◆ **Set task**
Take each line containing the word "joints" and copy it.

◆ **Available data**

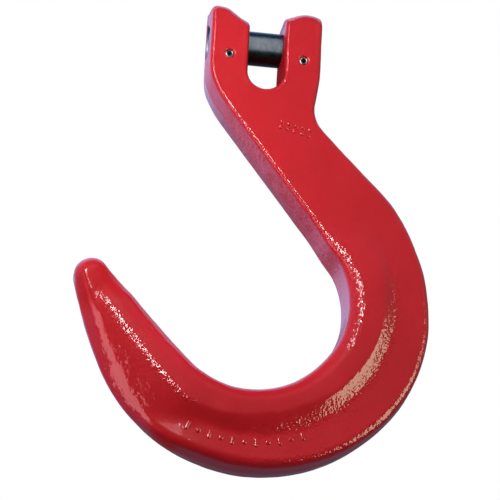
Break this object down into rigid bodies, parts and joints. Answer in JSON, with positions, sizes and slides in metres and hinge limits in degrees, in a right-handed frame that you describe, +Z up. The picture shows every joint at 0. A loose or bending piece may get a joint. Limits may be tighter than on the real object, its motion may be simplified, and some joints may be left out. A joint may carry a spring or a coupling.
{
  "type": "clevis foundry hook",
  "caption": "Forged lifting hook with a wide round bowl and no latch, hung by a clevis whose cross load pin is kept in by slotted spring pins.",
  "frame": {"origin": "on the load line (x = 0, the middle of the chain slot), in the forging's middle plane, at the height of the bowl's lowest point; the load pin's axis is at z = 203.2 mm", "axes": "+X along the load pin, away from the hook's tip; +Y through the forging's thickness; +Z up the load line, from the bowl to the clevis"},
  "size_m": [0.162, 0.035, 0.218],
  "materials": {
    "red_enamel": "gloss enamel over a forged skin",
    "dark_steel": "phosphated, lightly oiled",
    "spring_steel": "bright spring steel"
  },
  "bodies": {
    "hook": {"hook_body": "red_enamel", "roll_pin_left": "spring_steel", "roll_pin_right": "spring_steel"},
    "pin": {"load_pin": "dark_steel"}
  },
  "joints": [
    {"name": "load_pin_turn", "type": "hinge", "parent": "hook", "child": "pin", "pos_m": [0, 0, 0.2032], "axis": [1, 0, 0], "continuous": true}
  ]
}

◆ **Problem solution**
Break this object down into rigid bodies, parts and joints. Answer in JSON, with positions, sizes and slides in metres and hinge limits in degrees, in a right-handed frame that you describe, +Z up. The picture shows every joint at 0. A loose or bending piece may get a joint. Limits may be tighter than on the real object, its motion may be simplified, and some joints may be left out. A joint may carry a spring or a coupling.
  "joints": [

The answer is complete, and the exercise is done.